#### EXERCISE AIM
Repeat only the lines from the line containing "for node, piece" through the line containing "for node in", both included, exactly as they stand.

━━━━━ INFORMATION PROVIDED

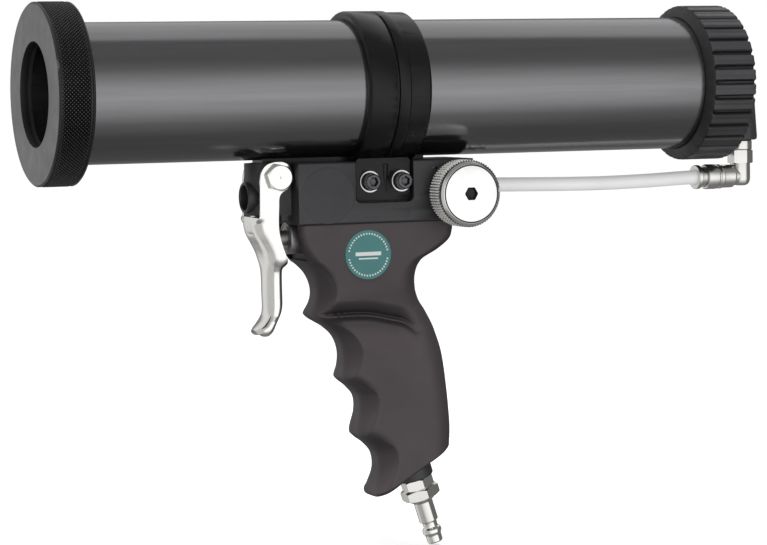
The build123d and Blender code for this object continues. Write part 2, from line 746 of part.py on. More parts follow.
elbow_top_z = plug_boss_bottom_z - 4.4
elbow_r = 4.3
with BuildPart() as rear_elbow:
    with BuildSketch(Plane.XY.offset(elbow_top_z)):
        with Locations((plug_boss_x, 0)):
            RegularPolygon(5.5, 6)
    extrude(amount=-5.7)
    # upright leg, rounded where it turns into the hose socket
    with BuildSketch(Plane(origin=(plug_boss_x, 0, hose_rear_z), x_dir=(1, 0, 0), z_dir=(0, -1, 0))):
        Polygon(
            (0, -elbow_r), (elbow_r - 1.6, -elbow_r), (elbow_r - 0.4, 0.6 - elbow_r),
            (elbow_r, 2.0 - elbow_r), (elbow_r, elbow_top_z - 5.0 - hose_rear_z),
            (0, elbow_top_z - 5.0 - hose_rear_z),
            align=None,
        )
    revolve(axis=Axis((plug_boss_x, 0, 0), (0, 0, 1)))
    with BuildSketch(x_plane(hose_rear_z)):
        Polygon(
            (rear_fitting_x, 0), (rear_fitting_x, 4.9), (rear_fitting_x + 0.5, 5.4), (rear_fitting_x + 5.6, 5.4),
            (rear_fitting_x + 6.2, 4.8), (rear_fitting_x + 6.8, 5.3), (rear_fitting_x + 8.0, 5.3),
            (rear_fitting_x + 8.0, 5.0), (rear_fitting_x + 13.6, 5.0), (rear_fitting_x + 14.0, 3.9),
            (plug_boss_x, 3.9), (plug_boss_x, 0),
            align=None,
        )
    revolve(axis=Axis((0, 0, hose_rear_z), (1, 0, 0)))
    with BuildSketch(x_plane(hose_rear_z)):
        Polygon(
            (rear_fitting_x - 1, 0), (rear_fitting_x - 1, 4.25), (rear_fitting_x + 5.2, 4.25),
            (rear_fitting_x + 5.2, hose_r), (rear_fitting_x + 8.2, hose_r), (rear_fitting_x + 8.2, 1.8),
            (plug_boss_x + 1.6, 1.8), (plug_boss_x + 1.6, 0),
            align=None,
        )
    revolve(axis=Axis((0, 0, hose_rear_z), (1, 0, 0)), mode=Mode.SUBTRACT)
    with BuildSketch(Plane.XY.offset(hose_rear_z)):
        with Locations((plug_boss_x, 0)):
            Circle(1.5)
    extrude(amount=elbow_top_z - hose_rear_z, mode=Mode.SUBTRACT)

with BuildPart() as rear_release_collar:
    with BuildSketch(x_plane(hose_rear_z)):
        Polygon(
            (rear_fitting_x + 2.7, hose_r + 0.1), (rear_fitting_x + 2.7, 4.2), (rear_fitting_x - 2.6, 4.2),
            (rear_fitting_x - 2.6, 5.2), (rear_fitting_x - 4.6, 5.2), (rear_fitting_x - 4.6, hose_r + 0.1),
            align=None,
        )
    revolve(axis=Axis((0, 0, hose_rear_z), (1, 0, 0)))

# ---------------------------------------------------------------- air hose
# straight inside both fittings, with a slight sag between them
hose_points = [
    (front_fitting_x + 2.0, hose_front_z),
    (front_fitting_x + 17.5, hose_front_z),
    (front_fitting_x + 39.0, hose_front_z - 0.55),
    (front_fitting_x + 66.0, hose_front_z - 1.0),
    (rear_fitting_x - 24.0, hose_rear_z - 0.75),
    (rear_fitting_x - 8.0, hose_rear_z),
    (rear_fitting_x + 8.2, hose_rear_z),
]


def arc_radii(points):
    """Largest even arc at each corner: 0.45 of the shorter run over the tangent of half the turn."""
    radii = []
    for before, here, after in zip(points, points[1:], points[2:]):
        run_in = Vector(here[0] - before[0], here[1] - before[1], 0)
        run_out = Vector(after[0] - here[0], after[1] - here[1], 0)
        turn = math.radians(run_in.get_angle(run_out))
        radii.append(0.45 * min(run_in.length, run_out.length) / math.tan(turn / 2))
    return radii


hose_radii = arc_radii(hose_points)
print("hose arc radii", [round(radius) for radius in hose_radii])

with BuildPart() as air_hose:
    with BuildLine(Plane.XZ) as hose_route:
        FilletPolyline(*hose_points, radius=hose_radii)
    with BuildSketch(Plane.YZ.offset(hose_points[0][0])):
        with Locations((0, hose_front_z)):
            Circle(hose_r)
            Circle(hose_bore_r, mode=Mode.SUBTRACT)
    sweep()
print("hose length", round(sum(edge.length for edge in hose_route.edges()), 1))

# ---------------------------------------------------------------- labels and STEP files
pieces = {
    "barrel_tube": barrel_tube,
    "front_ring": front_ring,
    "front_seat_washer": front_seat_washer,
    "rear_ring_nut": rear_ring_nut,
    "rear_end_plug": rear_end_plug,
    "rear_seal_ring": rear_seal_ring,
    "thrust_piston": thrust_piston,
    "piston_seal": piston_seal,
    "barrel_clamp": barrel_clamp,
    "clamp_washers": clamp_washers,
    "clamp_screws": clamp_screws,
    "frame_block": frame_block,
    "exhaust_port": exhaust_port,
    "nose_set_screw": nose_set_screw,
    "trigger": trigger,
    "trigger_bolt": trigger_bolt,
    "trigger_nut": trigger_nut,
    "valve_gland": valve_gland,
    "valve_body": valve_body,
    "valve_plug": valve_plug,
    "valve_stem": valve_stem,
    "poppet_seal": poppet_seal,
    "valve_spring": valve_spring,
    "regulator_bonnet": regulator_bonnet,
    "regulator_knob": regulator_knob,
    "regulator_spindle": regulator_spindle,
    "regulator_needle": regulator_needle,
    "grip": grip,
    "sticker": sticker,
    "air_pipe": air_pipe,
    "inlet_bushing": inlet_bushing,
    "inlet_adapter": inlet_adapter,
    "inlet_plug": inlet_plug,
    "front_fitting": front_fitting,
    "front_release_collar": front_release_collar,
    "elbow_stud": elbow_stud,
    "rear_elbow": rear_elbow,
    "rear_release_collar": rear_release_collar,
    "air_hose": air_hose,
}
for node, piece in pieces.items():
    piece.part.label = node
    export_step(piece.part, f"parts/{node}.step")
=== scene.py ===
import json
import math

import bmesh
import bpy
from mathutils import Matrix, Vector


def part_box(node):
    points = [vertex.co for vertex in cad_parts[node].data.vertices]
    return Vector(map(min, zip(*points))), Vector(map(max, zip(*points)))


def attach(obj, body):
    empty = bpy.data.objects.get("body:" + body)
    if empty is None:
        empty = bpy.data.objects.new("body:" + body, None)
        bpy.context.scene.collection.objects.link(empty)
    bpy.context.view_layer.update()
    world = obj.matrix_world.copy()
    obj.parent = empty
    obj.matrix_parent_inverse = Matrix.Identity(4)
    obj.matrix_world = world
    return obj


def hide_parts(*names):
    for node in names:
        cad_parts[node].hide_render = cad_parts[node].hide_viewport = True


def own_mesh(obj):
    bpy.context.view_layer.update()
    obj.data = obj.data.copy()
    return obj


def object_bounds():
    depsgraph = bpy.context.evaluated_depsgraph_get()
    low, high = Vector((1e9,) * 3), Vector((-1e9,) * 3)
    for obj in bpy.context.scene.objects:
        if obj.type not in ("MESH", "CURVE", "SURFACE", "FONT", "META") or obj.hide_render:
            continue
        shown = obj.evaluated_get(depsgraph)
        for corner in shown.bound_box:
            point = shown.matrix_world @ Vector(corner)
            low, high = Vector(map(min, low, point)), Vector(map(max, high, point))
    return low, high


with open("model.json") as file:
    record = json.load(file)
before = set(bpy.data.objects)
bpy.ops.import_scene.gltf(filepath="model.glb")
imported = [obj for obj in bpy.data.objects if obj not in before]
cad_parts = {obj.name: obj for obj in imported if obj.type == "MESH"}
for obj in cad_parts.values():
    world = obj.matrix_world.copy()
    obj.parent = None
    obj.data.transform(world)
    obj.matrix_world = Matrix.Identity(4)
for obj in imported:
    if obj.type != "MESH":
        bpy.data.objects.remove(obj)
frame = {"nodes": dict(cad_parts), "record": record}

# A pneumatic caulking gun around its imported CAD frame. Lengths in the helpers below are millimetres,
# in the CAD frame: +X towards the rear cap, +Y to the far side, +Z up.
MM = 0.001
CAD_LOW, CAD_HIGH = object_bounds()


def box_mm(node):
    low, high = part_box(node)
    return low / MM, high / MM


# ---------------------------------------------------------------- camera
CAMERA_PLACE = (-287.6, -1039.5, 5.6)
CAMERA_YAW = 22.66
CAMERA_PITCH = 4.13
CAMERA_ROLL = -0.93
CAMERA_LENS = 128.6


def make_camera():
    yaw, pitch, roll = (math.radians(a) for a in (CAMERA_YAW, CAMERA_PITCH, CAMERA_ROLL))
    look = Vector((math.sin(yaw) * math.cos(pitch), math.cos(yaw) * math.cos(pitch), -math.sin(pitch)))
    level = Vector((math.cos(yaw), -math.sin(yaw), 0))
    above = level.cross(look)
    right = level * math.cos(roll) + above * math.sin(roll)
    up = above * math.cos(roll) - level * math.sin(roll)
    data = bpy.data.cameras.new("camera")
    data.lens = CAMERA_LENS
    data.sensor_width = 36.0
    data.clip_start = 0.05
    data.clip_end = 30.0
    camera = bpy.data.objects.new("camera", data)
    turn = Matrix((right, up, -look)).transposed().to_4x4()
    camera.matrix_world = Matrix.Translation(Vector(CAMERA_PLACE) * MM) @ turn
    bpy.context.scene.collection.objects.link(camera)
    bpy.context.scene.camera = camera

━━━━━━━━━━

#### WRITTEN RESPONSE
for node, piece in pieces.items():
    piece.part.label = node
    export_step(piece.part, f"parts/{node}.step")
=== scene.py ===
import json
import math

import bmesh
import bpy
from mathutils import Matrix, Vector


def part_box(node):
    points = [vertex.co for vertex in cad_parts[node].data.vertices]
    return Vector(map(min, zip(*points))), Vector(map(max, zip(*points)))


def attach(obj, body):
    empty = bpy.data.objects.get("body:" + body)
    if empty is None:
        empty = bpy.data.objects.new("body:" + body, None)
        bpy.context.scene.collection.objects.link(empty)
    bpy.context.view_layer.update()
    world = obj.matrix_world.copy()
    obj.parent = empty
    obj.matrix_parent_inverse = Matrix.Identity(4)
    obj.matrix_world = world
    return obj


def hide_parts(*names):
    for node in names:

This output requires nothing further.